◆ **Given material**
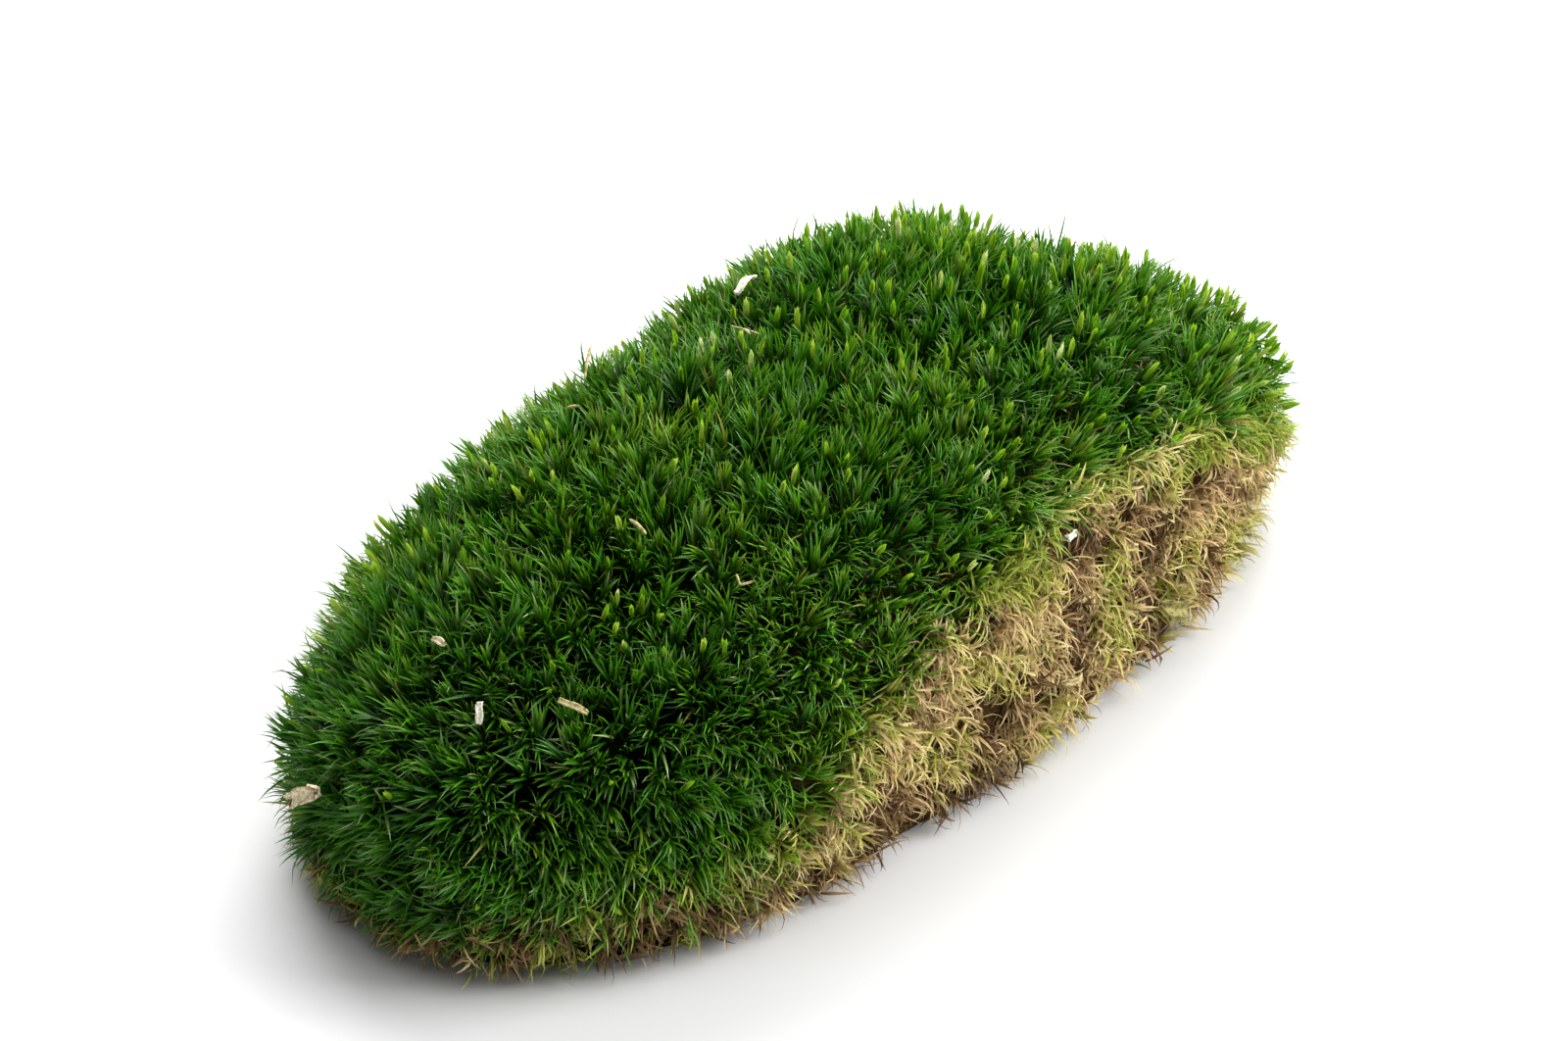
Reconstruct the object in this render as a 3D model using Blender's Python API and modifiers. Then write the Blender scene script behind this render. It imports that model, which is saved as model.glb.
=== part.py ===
"""A clump of moss: one tangled cushion of upright shoots, with the litter caught on it.

Units are metres and +Z is up. The clump was torn off the ground, so its dead base is
cut off flat and lies on z = 0. +X runs along the torn side, which faces -Y, and the
origin is under the middle of the whole clump. The cushion's solid reaches the leaf tips.
"""

import math

import bmesh
import bpy
from mathutils import Matrix, Vector, noise
from mathutils.bvhtree import BVHTree

MM = 0.001

# Driving dimensions of the cushion, in millimetres.
CROWN_HEIGHT = 50.0
WAIST_HEIGHT = 13.0  # the outline is widest here
BASE_INSET = 0.075  # share by which the cut base is smaller than the widest outline
SHOULDER = 2.75  # 2 is a round dome, and a higher number has steeper shoulders
END_DROP = 7.0  # how much lower the crown is over the +X end
NEAR_DROP = 5.0  # and over the -X end
SLOPE_TO_TORN_SIDE = 0.05  # fall of the crown towards -Y
BACK_DROP = 9.0  # how much lower the crown is towards +Y, fading out at the +X end
SEGMENTS = 76
RINGS = 36

# The widest outline, counter-clockwise from the notch at the +X end.
OUTLINE = [
    (88, -4), (84, 12), (68, 25), (44, 31), (18, 34), (-10, 37), (-36, 38), (-59, 31), (-73, 15),
    (-76, -6), (-62, -25), (-37, -40), (-8, -46), (24, -49), (57, -50), (84, -40), (92, -22),
]

# The groove that parts the far lobe from the torn one.
GROOVE_START = Vector((94, -5))
GROOVE_END = Vector((48, 9))
GROOVE_DEPTH = 6.0
GROOVE_HALF_WIDTH = 4.0

# Humps in the crown: small ones between tufts and broad ones across the cushion.
SMALL_HUMP = 1.1
SMALL_HUMP_SIZE = 17.0
BROAD_HUMP = 1.6
BROAD_HUMP_SIZE = 44.0

# The torn band on the -Y side, where the dead stems show.
TORN_MIDDLE = 20.0
TORN_HALF_LENGTH = 62.0
TORN_HEIGHT = 35.0
TORN_STARTS_Y = -30.0  # it lies beyond this
TORN_RECESS = 3.5  # how far the dead stems stand back under the living lip

# Litter is placed by its bearing and rise, in degrees, seen from the cushion's heart.
HEART = Vector((0, 0, 15)) * MM
CLEARANCE = 0.5  # litter lies this far off the cushion's solid

# Flat bits, in millimetres: length, width, the share by which the ends narrow, how far the
# middle bows up, how far the sides curl up, and how deep the end is notched. Then bearing,
# rise, and heading, which is the direction of the long axis: 0 is level and 90 is straight
# up the slope.
STRIP_THICKNESS = 0.22
STRIPS = {
    "white_flake": (2.8, 1.0, 0.25, 0.10, 0.15, 0.0, -175, 19, -85, "pale fibre"),
    "straw_strip": (4.0, 0.9, 0.30, 0.25, 0.15, 0.0, -165, 21, -29, "straw"),
    "tan_husk": (9.0, 2.2, 0.45, 0.70, 0.70, 0.9, 168, 5, 38, "husk"),
    "bud_scale": (2.2, 1.0, 0.50, 0.25, 0.30, 0.0, 176, 24, 7, "husk"),
    "ridge_flake": (5.2, 1.4, 0.45, 0.45, 0.35, 0.8, 24, 49, -179, "pale fibre"),
    "torn_edge_flake": (2.4, 1.0, 0.60, 0.20, 0.30, 0.2, -69, 20, -8, "pale fibre"),
    "curled_leaf": (7.0, 2.4, 0.65, 0.90, 1.00, 0.0, -50, -6, -35, "dead leaf"),
    "curled_straw": (4.6, 1.0, 0.55, 0.90, 0.35, 0.0, -73, -4, -14, "straw"),
}

# Needles, in millimetres: length, radius, bow, and how far the far end stands off the
# surface. Then bearing, rise and heading.
NEEDLES = {
    "cream_needle": (4.6, 0.24, 0.25, 2.6, 97, 60, -173, "straw"),
    "short_needle": (2.6, 0.24, 0.10, 0.6, 135, 60, 81, "straw"),
    "yellow_needle": (3.4, 0.28, 0.30, 0.5, -165, 45, -73, "straw"),
}

# Forked bits, in millimetres: joints as (along, across, up), which joint each grows from,
# and the thickness. Then bearing, rise and heading.
FORKED = {
    "forked_straw": (
        [(-2.1, 0.0, 0.4), (0.2, 0.1, 0.6), (2.1, 0.6, 0.4), (1.7, -0.9, 0.9)],
        [0, 0, 1, 1], 0.30, 15, 70, 150, "straw",
    ),
    "bent_straw": (
        [(-1.3, 0.7, 0.4), (0.0, -0.4, 0.4), (0.9, 0.4, 0.8), (1.3, 0.9, 1.0)],
        [0, 0, 1, 2], 0.32, -142, 37, -49, "straw",
    ),
    "dark_rootlet": (
        [(0.0, 0.0, 0.6), (1.3, 0.1, 1.3), (2.6, 0.5, 1.4), (4.4, 0.7, 1.1), (2.2, -0.6, 1.7),
         (3.6, -1.5, 1.8), (3.1, 1.6, 2.0)],
        [0, 0, 1, 2, 1, 4, 2], 0.28, -88, -9, -90, "root",
    ),
}

# sRGB colours and roughness of the plain materials.
COLOURS = {
    "living moss": (0x2C4A0B, 0.6),
    "dead moss stems": (0x918851, 0.8),
    "pale fibre": (0xE6E0D0, 0.7),
    "straw": (0xC8BD86, 0.6),
    "husk": (0xB79A6A, 0.7),
    "dead leaf": (0x6E6433, 0.7),
    "root": (0x2A1E12, 0.8),
}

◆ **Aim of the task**
Print only the lines that run from the start of the listing to the line bearing "CLEARANCE = 0.5"; please keep the first line and that last one, exactly as they appear.

◆ **Answer to this task**
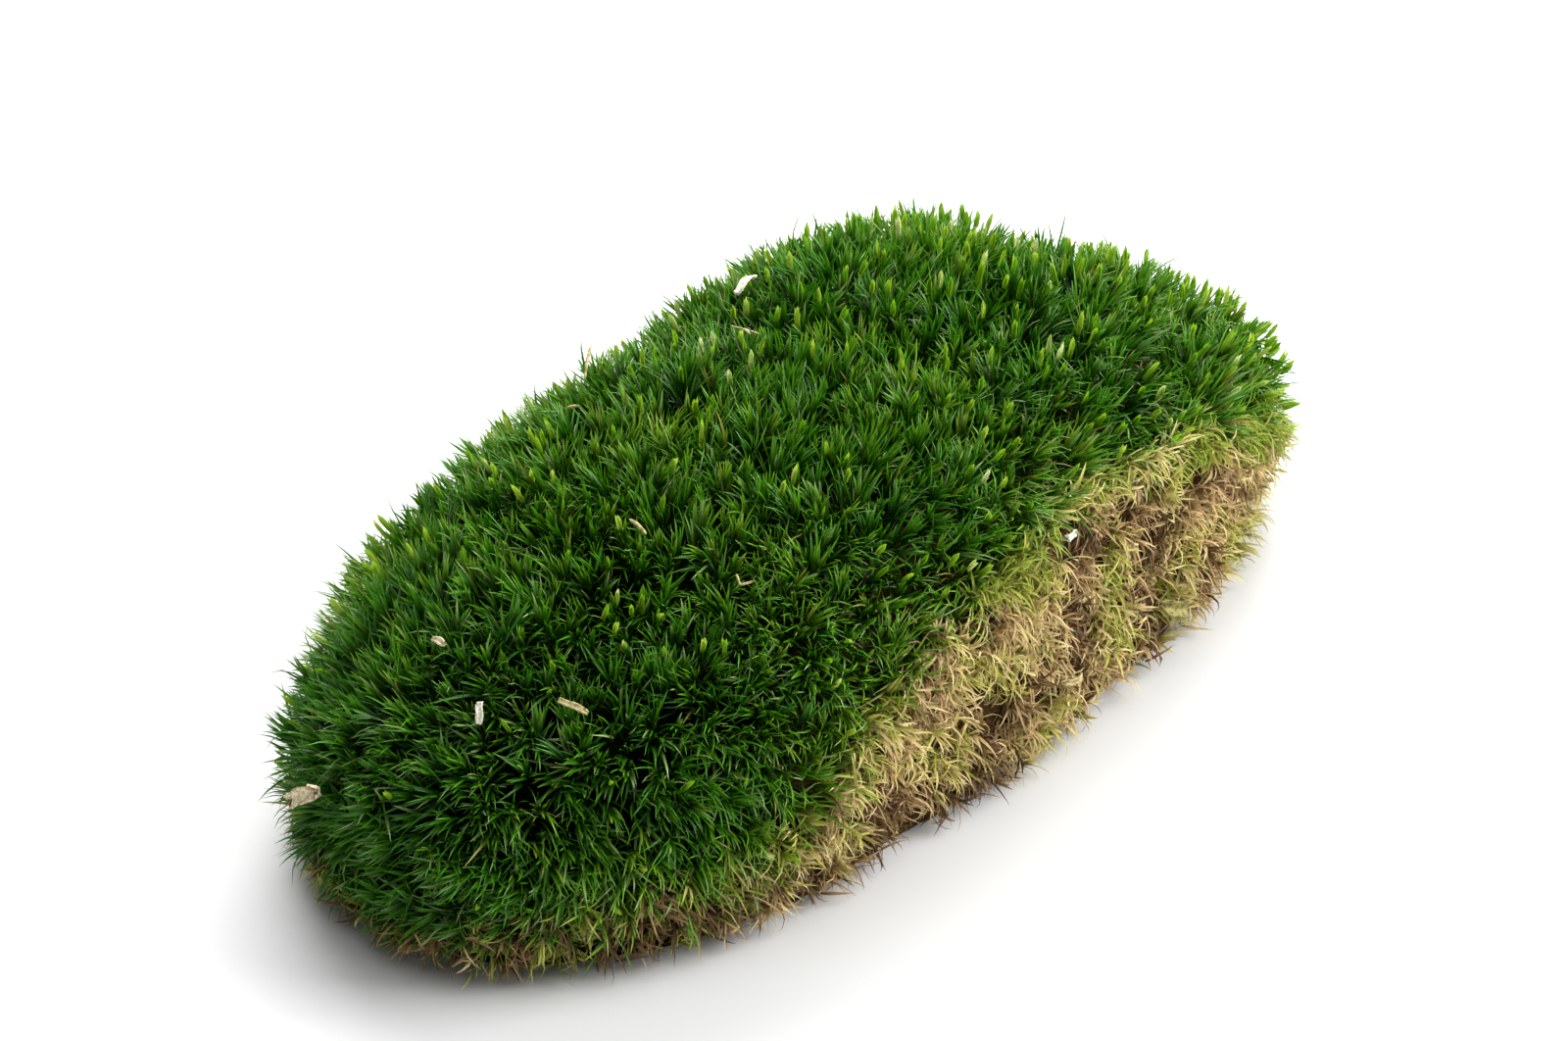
Reconstruct the object in this render as a 3D model using Blender's Python API and modifiers. Then write the Blender scene script behind this render. It imports that model, which is saved as model.glb.
=== part.py ===
"""A clump of moss: one tangled cushion of upright shoots, with the litter caught on it.

Units are metres and +Z is up. The clump was torn off the ground, so its dead base is
cut off flat and lies on z = 0. +X runs along the torn side, which faces -Y, and the
origin is under the middle of the whole clump. The cushion's solid reaches the leaf tips.
"""

import math

import bmesh
import bpy
from mathutils import Matrix, Vector, noise
from mathutils.bvhtree import BVHTree

MM = 0.001

# Driving dimensions of the cushion, in millimetres.
CROWN_HEIGHT = 50.0
WAIST_HEIGHT = 13.0  # the outline is widest here
BASE_INSET = 0.075  # share by which the cut base is smaller than the widest outline
SHOULDER = 2.75  # 2 is a round dome, and a higher number has steeper shoulders
END_DROP = 7.0  # how much lower the crown is over the +X end
NEAR_DROP = 5.0  # and over the -X end
SLOPE_TO_TORN_SIDE = 0.05  # fall of the crown towards -Y
BACK_DROP = 9.0  # how much lower the crown is towards +Y, fading out at the +X end
SEGMENTS = 76
RINGS = 36

# The widest outline, counter-clockwise from the notch at the +X end.
OUTLINE = [
    (88, -4), (84, 12), (68, 25), (44, 31), (18, 34), (-10, 37), (-36, 38), (-59, 31), (-73, 15),
    (-76, -6), (-62, -25), (-37, -40), (-8, -46), (24, -49), (57, -50), (84, -40), (92, -22),
]

# The groove that parts the far lobe from the torn one.
GROOVE_START = Vector((94, -5))
GROOVE_END = Vector((48, 9))
GROOVE_DEPTH = 6.0
GROOVE_HALF_WIDTH = 4.0

# Humps in the crown: small ones between tufts and broad ones across the cushion.
SMALL_HUMP = 1.1
SMALL_HUMP_SIZE = 17.0
BROAD_HUMP = 1.6
BROAD_HUMP_SIZE = 44.0

# The torn band on the -Y side, where the dead stems show.
TORN_MIDDLE = 20.0
TORN_HALF_LENGTH = 62.0
TORN_HEIGHT = 35.0
TORN_STARTS_Y = -30.0  # it lies beyond this
TORN_RECESS = 3.5  # how far the dead stems stand back under the living lip

# Litter is placed by its bearing and rise, in degrees, seen from the cushion's heart.
HEART = Vector((0, 0, 15)) * MM
CLEARANCE = 0.5  # litter lies this far off the cushion's solid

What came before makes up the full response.